Today I'm meeting my surgeon. This is a first - I've never had surgery before hence I've never had a surgeon. I've met surgeons. My best friend's father when I was growing up. Various people at parties. But no one who would be slicing into me in the near future.
A quick aside: I'm very queasy. I couldn't do animal dissection when I was in junior high. I've been a vegetarian for 20+ years
I'm a firm believer that anything inside a body isn't meant for me to see.

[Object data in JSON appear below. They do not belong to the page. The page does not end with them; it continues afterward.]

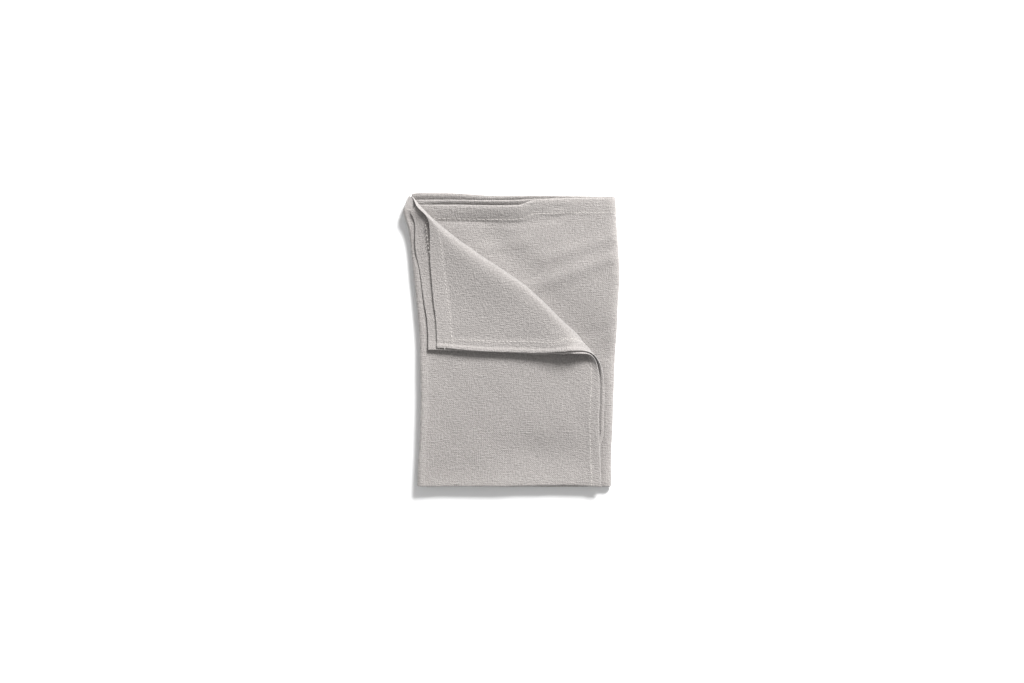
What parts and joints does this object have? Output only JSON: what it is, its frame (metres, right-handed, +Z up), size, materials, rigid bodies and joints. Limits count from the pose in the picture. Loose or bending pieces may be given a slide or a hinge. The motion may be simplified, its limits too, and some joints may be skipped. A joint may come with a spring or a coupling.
{
  "type": "folded cloth napkin",
  "caption": "Hemmed plain-woven linen napkin in warm light grey, folded in half and then in three, with one top corner turned over.",
  "frame": {"origin": "centre of the folded napkin's box, on the surface that it lies on", "axes": "+X across the three sections towards the open fold on the right, +Y from the half fold to the open hems, +Z up from the surface"},
  "size_m": [0.1628, 0.2196, 0.0158],
  "materials": {
    "cloth": "matte"
  },
  "bodies": {
    "root": {"napkin": "cloth"}
  },
  "joints": []
}
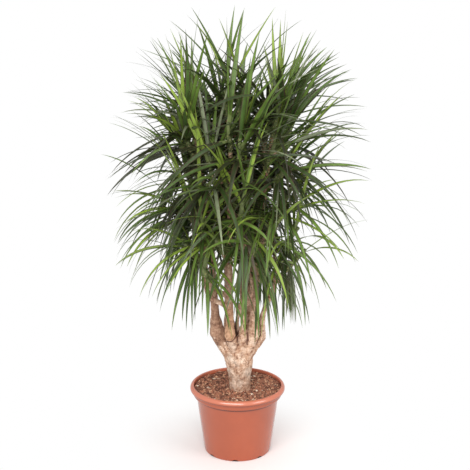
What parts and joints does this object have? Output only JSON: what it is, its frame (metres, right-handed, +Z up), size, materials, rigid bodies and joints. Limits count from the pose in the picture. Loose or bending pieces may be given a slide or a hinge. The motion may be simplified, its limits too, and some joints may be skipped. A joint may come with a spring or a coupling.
{
  "type": "potted branched dragon tree",
  "caption": "Branched dragon tree in a round tapered plastic pot: a swollen knuckled trunk, upright boughs and heads of long narrow arching leaves in a full oval crown",
  "frame": {"origin": "centre of the pot's flat underside, at the level it stands on", "axes": "+Z up along the trunk and the pot's axis, +X to the right and -Y towards the viewer in the pictured view"},
  "size_m": [0.8485, 0.8713, 1.4876],
  "materials": {
    "pot_plastic": "satin",
    "potting_soil": "matte",
    "bark": "matte",
    "leaf": "satin"
  },
  "bodies": {
    "root": {"pot": "pot_plastic", "potting_soil": "potting_soil", "trunk": "bark", "bough_top": "bark", "bough_upper_left": "bark", "bough_upper_front": "bark", "bough_upper_right": "bark", "bough_upper_back_right": "bark", "bough_upper_back": "bark", "bough_low_right": "bark", "bough_low_back": "bark", "bough_low_back_left": "bark", "bough_low_left": "bark", "bough_low_front": "bark", "leaves_top": "leaf", "leaves_upper_left": "leaf", "leaves_upper_front": "leaf", "leaves_upper_right": "leaf", "leaves_upper_back_right": "leaf", "leaves_upper_back": "leaf", "leaves_low_right": "leaf", "leaves_low_back": "leaf", "leaves_low_back_left": "leaf", "leaves_low_left": "leaf", "leaves_low_front": "leaf"}
  },
  "joints": []
}
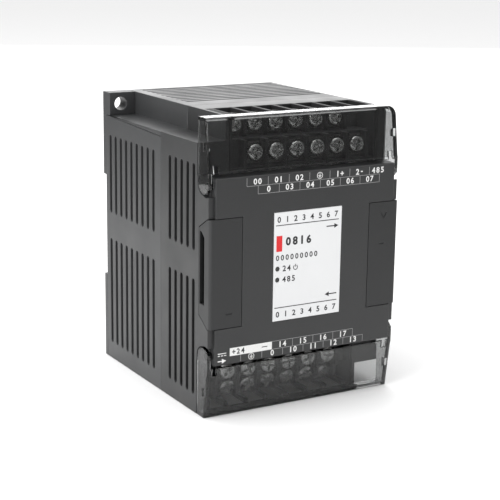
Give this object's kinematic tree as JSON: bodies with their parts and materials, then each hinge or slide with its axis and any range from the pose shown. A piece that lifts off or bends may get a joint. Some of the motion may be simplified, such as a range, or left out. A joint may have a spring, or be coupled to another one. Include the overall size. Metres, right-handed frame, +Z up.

I'm nervous. Which has been happening a lot lately. This isn't just low level anxiety. This is my entire abdomen clenched and churning. My teeth grinding. My lungs constricted.
This is fear.
Fear of the unknown. Fear of a stranger slicing into me. Fear of being chemically knocked unconscious. Fear of not being in control.
I love being in control or at least the illusion that I am. And while I've learned to ease up on that in a major way, stress ramps it way back up again. Which is a huge mind fuck because the angst is about situations completely out of my control. It's a classic lose/lose situation.
I haven't found my way around that yet. Although I do know there is no way around. I have no choice but to live it. To get through it. To feel what I feel and know that I'll be fine on the other side.
Sometimes though, I lose track of the other side.
Oh. Maybe it's not waiting to get there to be fine. Maybe I'm fine here, underneath it all.
Or maybe it's not a matter of fine. Maybe it's learning to live in it is what it is.